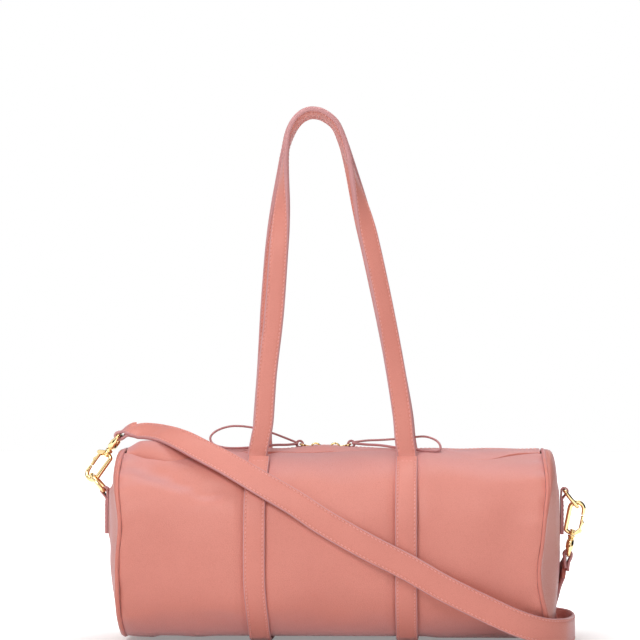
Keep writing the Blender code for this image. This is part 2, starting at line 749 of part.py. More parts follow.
def build_slider(name, side):
    """A zip slider: two plates joined by a post at the head, with a bail on top."""
    centre = (ZIP_MEETING_X + side * SLIDER_OFFSET, 0.0, TOOTH_CENTRE_Z)
    half = SLIDER_LENGTH / 2
    front, back, heel = [half * share for share in POST_SHOULDER_SHARES]
    post = [(-side * along, width) for along, width in
            ((half - GAP * 2, 0.0), (front, SLIDER_POST_HALF_WIDTH),
             (back, SLIDER_POST_HALF_WIDTH), (heel, 0.0),
             (back, -SLIDER_POST_HALF_WIDTH), (front, -SLIDER_POST_HALF_WIDTH))]
    body = flat_outline("zip_slider_" + name, [slider_outline(side, SLIDER_RIM, half)],
                        SLIDER_HALF_HEIGHT, gold("zip_slider_" + name), placed_at(centre))
    channel = flat_outline("slider_channel_" + name,
                           [slider_outline(side, 0.0, half + OVERRUN / 4), post],
                           SLIDER_CHANNEL_HALF, None, placed_at(centre))
    combine(body, channel, 'DIFFERENCE')
    wide = half + OVERRUN
    frame = [(-wide, -wide), (wide, -wide), (wide, wide), (-wide, wide)]
    slot = flat_outline("slider_slot_" + name, [frame, post], TAPE_THICKNESS / 2 + GAP, None,
                        placed_at(centre))
    combine(body, slot, 'DIFFERENCE')
    leg = (0.0, -BAIL_AXIS_HEIGHT - SLIDER_PLATE / 2)
    arch = [(BAIL_RADIUS, leg[1])] + arc((0.0, 0.0), BAIL_RADIUS, 0.0, math.pi)
    arch.append((-BAIL_RADIUS, leg[1]))
    path = [(x, 0.0, z) for x, z in arch]
    bail = tube("slider_bail_" + name, path, BAIL_WIRE, None,
                place=placed_at((centre[0], 0.0, BAIL_AXIS_Z)), sides=1)
    combine(body, bail, 'UNION')
    return body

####

Copy out the whole listing exactly.

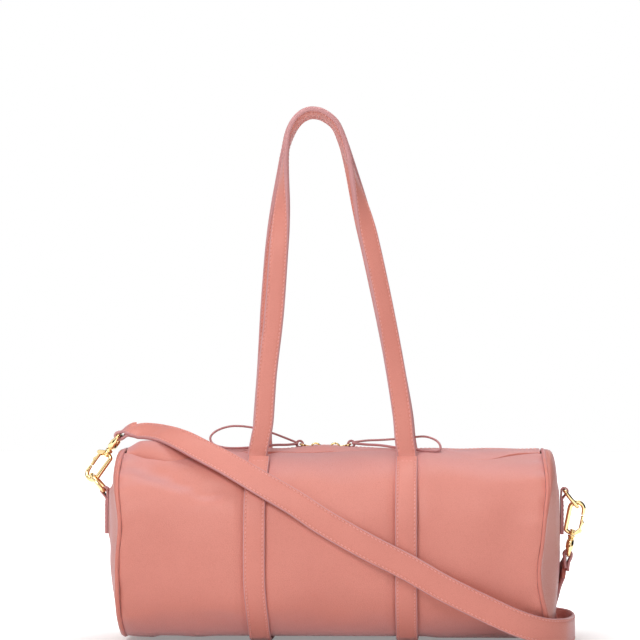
Keep writing the Blender code for this image. This is part 2, starting at line 749 of part.py. More parts follow.
def build_slider(name, side):
    """A zip slider: two plates joined by a post at the head, with a bail on top."""
    centre = (ZIP_MEETING_X + side * SLIDER_OFFSET, 0.0, TOOTH_CENTRE_Z)
    half = SLIDER_LENGTH / 2
    front, back, heel = [half * share for share in POST_SHOULDER_SHARES]
    post = [(-side * along, width) for along, width in
            ((half - GAP * 2, 0.0), (front, SLIDER_POST_HALF_WIDTH),
             (back, SLIDER_POST_HALF_WIDTH), (heel, 0.0),
             (back, -SLIDER_POST_HALF_WIDTH), (front, -SLIDER_POST_HALF_WIDTH))]
    body = flat_outline("zip_slider_" + name, [slider_outline(side, SLIDER_RIM, half)],
                        SLIDER_HALF_HEIGHT, gold("zip_slider_" + name), placed_at(centre))
    channel = flat_outline("slider_channel_" + name,
                           [slider_outline(side, 0.0, half + OVERRUN / 4), post],
                           SLIDER_CHANNEL_HALF, None, placed_at(centre))
    combine(body, channel, 'DIFFERENCE')
    wide = half + OVERRUN
    frame = [(-wide, -wide), (wide, -wide), (wide, wide), (-wide, wide)]
    slot = flat_outline("slider_slot_" + name, [frame, post], TAPE_THICKNESS / 2 + GAP, None,
                        placed_at(centre))
    combine(body, slot, 'DIFFERENCE')
    leg = (0.0, -BAIL_AXIS_HEIGHT - SLIDER_PLATE / 2)
    arch = [(BAIL_RADIUS, leg[1])] + arc((0.0, 0.0), BAIL_RADIUS, 0.0, math.pi)
    arch.append((-BAIL_RADIUS, leg[1]))
    path = [(x, 0.0, z) for x, z in arch]
    bail = tube("slider_bail_" + name, path, BAIL_WIRE, None,
                place=placed_at((centre[0], 0.0, BAIL_AXIS_Z)), sides=1)
    combine(body, bail, 'UNION')
    return body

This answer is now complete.